Furthermore, a lengthy cooling-off of the market is anticipated and could result in significantly decreasing demand for electronics and specialty gases.
The nightmare return of the IT slump of 2001-2002 could actually become a reality, as the market slips into a situation whereby the in the worst case scenario, it may in fact be reduced by half.
The past three years has seen the semiconductor market move along comparatively firmly, yet demand has taken a turn for the worse since Spring 2008, the Gas Review notes.
Both production and orders received have ‘greatly fallen off’ and while a recovery in the latter half of the year had been expected, this appears not to have been the case.
The special demand for LCDs and PDPs caused by the Beijing Olympics is not thought to have matched expectations, with the global financial crisis which hit in the final quarter also to blame for the slump.

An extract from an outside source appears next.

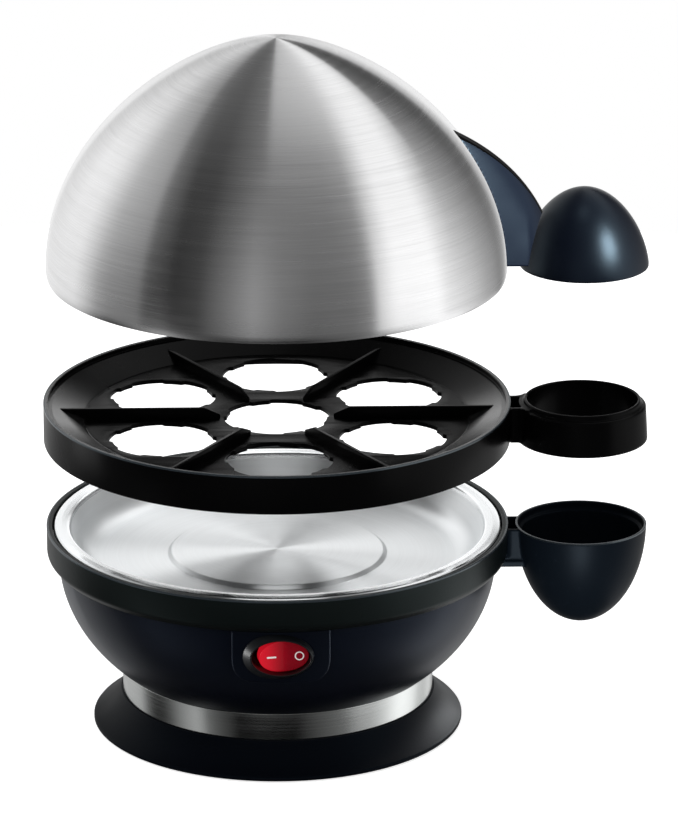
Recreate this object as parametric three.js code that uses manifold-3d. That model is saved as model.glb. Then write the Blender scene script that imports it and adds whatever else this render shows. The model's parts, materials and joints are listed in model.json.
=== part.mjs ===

Chip fabs for the digital home appliance market were hit by the slump in end-user products, as a result of the economic downturn, while even in Japan the operational ration of fabs producing semiconductors for use on cars fell substantially as of July 2008 – ahead of the drop in vehicle production and sales.
With so many factors combined, capital investment is believed to have been moving towards a crucial stage of either postponement, contraction or even cancellation for the semiconductor industry.
Construction of new plants has been postponed and furthermore, some existing plants have been under the threat of temporary closure.
The market trend in Japan for electronic gas devices and installation for 2008, shows a drop of 40% for use with semiconductors, a slight growth for LCDs, a solid showing for compound semiconductors, and a slightly positive figure for solar cells.
As a result, a forecast calls for an overall drop in the market of around 30% - amounting to Y49bn and falling below the Y50bn level for the first time since 2002. Concern reigns for an even greater drop in the future, though largel y circumstantial.
Such a cooling-off of the market like this is the first such scenario since the IT slump which was endured for a two year period from 2001-2002. The fact that the markets of Taiwan and Korea are maturing does not help matters either, as growth potential is ever limited and the electronics gas markets in these countries are ‘disappearing’.
With the cooling-off of consumption, caused by the global economic downturn, the slump in semiconductor and electronics gases could well be heading towards a crunch point.